── STORED DATA ──

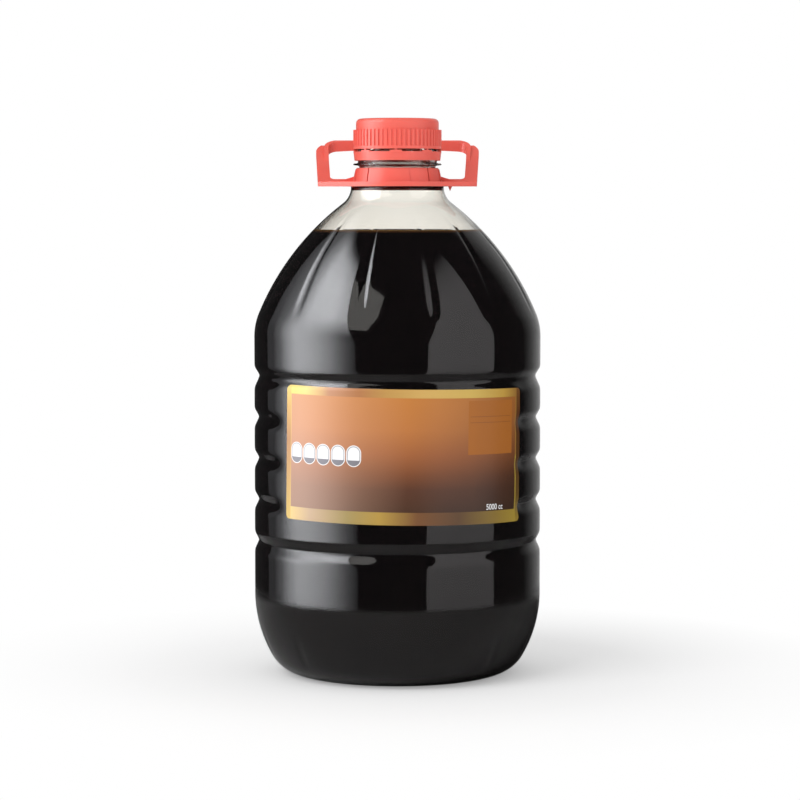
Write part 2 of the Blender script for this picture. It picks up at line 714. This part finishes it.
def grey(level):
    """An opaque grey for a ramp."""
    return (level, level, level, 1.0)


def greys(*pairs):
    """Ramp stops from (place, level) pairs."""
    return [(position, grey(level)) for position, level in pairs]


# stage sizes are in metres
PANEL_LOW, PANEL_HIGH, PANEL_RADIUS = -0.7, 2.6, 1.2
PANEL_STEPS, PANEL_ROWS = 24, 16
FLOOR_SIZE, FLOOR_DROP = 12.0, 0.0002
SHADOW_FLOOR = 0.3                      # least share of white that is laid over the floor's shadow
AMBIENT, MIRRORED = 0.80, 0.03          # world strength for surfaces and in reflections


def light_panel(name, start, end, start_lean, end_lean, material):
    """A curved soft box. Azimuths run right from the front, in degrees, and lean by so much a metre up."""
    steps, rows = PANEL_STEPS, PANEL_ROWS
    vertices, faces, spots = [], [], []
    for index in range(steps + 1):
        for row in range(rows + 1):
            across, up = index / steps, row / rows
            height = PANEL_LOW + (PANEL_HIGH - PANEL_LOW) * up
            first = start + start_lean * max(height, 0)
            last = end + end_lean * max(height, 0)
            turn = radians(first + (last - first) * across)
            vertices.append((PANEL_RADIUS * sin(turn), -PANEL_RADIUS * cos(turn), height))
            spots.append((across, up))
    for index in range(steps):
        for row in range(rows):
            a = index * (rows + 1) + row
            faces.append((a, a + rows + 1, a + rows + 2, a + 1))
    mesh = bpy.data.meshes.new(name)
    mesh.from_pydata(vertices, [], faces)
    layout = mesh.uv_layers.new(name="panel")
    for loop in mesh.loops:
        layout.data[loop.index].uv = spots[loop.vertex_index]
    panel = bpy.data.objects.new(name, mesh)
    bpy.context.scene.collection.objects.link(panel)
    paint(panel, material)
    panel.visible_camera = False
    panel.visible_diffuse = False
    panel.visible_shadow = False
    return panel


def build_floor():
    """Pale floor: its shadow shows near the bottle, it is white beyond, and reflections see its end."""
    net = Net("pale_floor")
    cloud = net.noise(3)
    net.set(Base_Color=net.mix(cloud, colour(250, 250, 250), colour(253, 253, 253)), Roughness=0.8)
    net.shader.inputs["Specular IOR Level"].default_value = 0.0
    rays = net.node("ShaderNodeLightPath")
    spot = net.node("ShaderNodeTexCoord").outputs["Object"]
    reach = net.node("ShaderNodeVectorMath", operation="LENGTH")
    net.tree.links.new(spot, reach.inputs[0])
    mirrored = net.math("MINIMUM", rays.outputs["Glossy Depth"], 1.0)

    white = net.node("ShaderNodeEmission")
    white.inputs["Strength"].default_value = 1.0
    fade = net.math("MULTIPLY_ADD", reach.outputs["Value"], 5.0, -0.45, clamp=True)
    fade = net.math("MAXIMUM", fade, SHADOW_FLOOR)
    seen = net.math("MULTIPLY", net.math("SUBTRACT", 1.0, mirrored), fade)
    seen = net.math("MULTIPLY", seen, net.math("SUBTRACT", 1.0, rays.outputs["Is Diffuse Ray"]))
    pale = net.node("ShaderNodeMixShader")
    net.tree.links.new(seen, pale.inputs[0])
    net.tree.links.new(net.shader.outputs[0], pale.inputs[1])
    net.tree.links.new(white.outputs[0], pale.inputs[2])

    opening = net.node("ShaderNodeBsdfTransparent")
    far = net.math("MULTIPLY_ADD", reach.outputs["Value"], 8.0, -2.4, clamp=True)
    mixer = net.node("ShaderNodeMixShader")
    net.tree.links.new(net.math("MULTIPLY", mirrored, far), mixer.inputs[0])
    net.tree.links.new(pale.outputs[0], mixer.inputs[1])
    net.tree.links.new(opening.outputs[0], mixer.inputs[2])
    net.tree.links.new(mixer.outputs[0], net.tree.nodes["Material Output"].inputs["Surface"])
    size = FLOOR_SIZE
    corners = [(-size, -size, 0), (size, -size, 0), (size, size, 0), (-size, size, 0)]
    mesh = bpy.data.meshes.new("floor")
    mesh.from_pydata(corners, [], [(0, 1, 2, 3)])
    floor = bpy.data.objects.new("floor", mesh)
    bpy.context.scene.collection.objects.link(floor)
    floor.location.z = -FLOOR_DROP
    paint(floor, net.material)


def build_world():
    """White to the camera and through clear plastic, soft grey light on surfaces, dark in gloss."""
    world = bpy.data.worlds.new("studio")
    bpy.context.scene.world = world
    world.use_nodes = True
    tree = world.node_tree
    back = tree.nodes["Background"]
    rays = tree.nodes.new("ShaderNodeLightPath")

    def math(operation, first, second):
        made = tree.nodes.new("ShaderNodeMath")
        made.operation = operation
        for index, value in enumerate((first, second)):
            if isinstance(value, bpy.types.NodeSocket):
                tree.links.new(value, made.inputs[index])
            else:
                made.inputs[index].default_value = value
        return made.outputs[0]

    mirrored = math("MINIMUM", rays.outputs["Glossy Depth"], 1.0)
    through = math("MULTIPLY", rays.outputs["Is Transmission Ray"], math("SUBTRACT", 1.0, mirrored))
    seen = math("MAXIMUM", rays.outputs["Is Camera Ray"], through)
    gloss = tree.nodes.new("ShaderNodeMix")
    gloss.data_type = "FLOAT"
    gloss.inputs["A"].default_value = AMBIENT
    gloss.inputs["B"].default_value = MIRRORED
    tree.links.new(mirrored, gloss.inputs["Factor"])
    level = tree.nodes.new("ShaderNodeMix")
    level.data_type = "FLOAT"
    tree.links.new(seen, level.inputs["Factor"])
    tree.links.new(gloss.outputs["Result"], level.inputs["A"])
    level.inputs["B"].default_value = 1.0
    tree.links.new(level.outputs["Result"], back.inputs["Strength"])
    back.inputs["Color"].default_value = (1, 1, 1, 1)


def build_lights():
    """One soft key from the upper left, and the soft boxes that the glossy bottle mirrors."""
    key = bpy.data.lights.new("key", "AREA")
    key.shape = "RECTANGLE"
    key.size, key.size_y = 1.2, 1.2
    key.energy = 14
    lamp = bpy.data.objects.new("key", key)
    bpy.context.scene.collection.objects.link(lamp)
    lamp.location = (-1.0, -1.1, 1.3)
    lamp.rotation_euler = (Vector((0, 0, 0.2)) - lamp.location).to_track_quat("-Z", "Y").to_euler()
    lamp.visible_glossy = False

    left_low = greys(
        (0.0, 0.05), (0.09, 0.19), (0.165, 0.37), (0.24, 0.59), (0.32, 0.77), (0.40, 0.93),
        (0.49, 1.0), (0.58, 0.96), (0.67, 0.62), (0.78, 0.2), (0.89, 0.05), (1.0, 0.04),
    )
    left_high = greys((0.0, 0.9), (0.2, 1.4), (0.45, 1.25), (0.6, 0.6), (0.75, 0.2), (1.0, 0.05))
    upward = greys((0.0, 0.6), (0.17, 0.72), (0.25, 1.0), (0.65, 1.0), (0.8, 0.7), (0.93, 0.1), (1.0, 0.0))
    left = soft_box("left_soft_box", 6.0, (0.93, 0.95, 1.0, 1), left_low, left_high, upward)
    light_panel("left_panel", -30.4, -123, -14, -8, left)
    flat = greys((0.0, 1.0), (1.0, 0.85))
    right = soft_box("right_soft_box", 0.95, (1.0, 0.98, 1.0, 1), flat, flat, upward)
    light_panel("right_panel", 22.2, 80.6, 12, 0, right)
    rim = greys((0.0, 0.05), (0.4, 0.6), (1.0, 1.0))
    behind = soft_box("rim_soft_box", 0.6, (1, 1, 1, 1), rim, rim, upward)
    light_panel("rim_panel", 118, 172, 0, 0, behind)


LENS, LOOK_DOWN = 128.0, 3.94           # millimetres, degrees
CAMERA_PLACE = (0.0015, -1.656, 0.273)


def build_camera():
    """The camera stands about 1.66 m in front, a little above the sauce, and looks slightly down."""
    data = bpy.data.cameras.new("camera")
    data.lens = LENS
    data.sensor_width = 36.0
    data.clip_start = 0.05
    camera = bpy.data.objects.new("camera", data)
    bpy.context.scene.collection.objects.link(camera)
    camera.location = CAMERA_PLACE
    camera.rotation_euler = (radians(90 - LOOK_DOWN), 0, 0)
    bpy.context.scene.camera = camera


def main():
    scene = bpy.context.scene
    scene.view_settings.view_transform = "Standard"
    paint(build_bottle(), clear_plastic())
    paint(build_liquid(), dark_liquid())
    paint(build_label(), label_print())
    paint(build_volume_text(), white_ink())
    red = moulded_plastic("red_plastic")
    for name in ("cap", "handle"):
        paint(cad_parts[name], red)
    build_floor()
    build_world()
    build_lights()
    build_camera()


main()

───

▶ _STATED GOAL_: What are the exact lines from the beginning of the material through the line containing "return [(position, grey(level))"? Write out those lines alone.

▶ _OUTPUT OF THE TASK_:
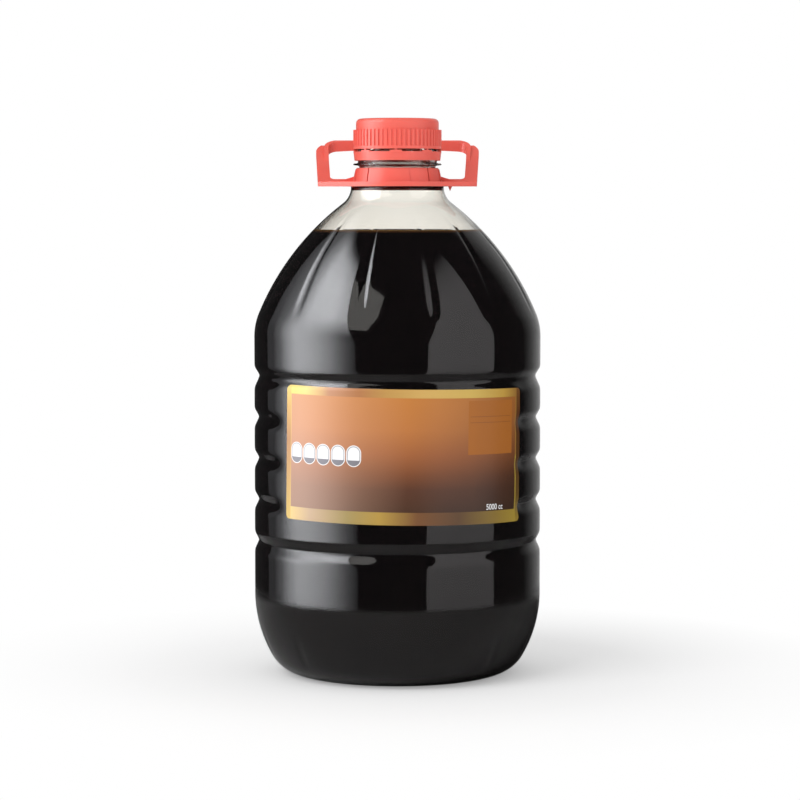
Write part 2 of the Blender script for this picture. It picks up at line 714. This part finishes it.
def grey(level):
    """An opaque grey for a ramp."""
    return (level, level, level, 1.0)


def greys(*pairs):
    """Ramp stops from (place, level) pairs."""
    return [(position, grey(level)) for position, level in pairs]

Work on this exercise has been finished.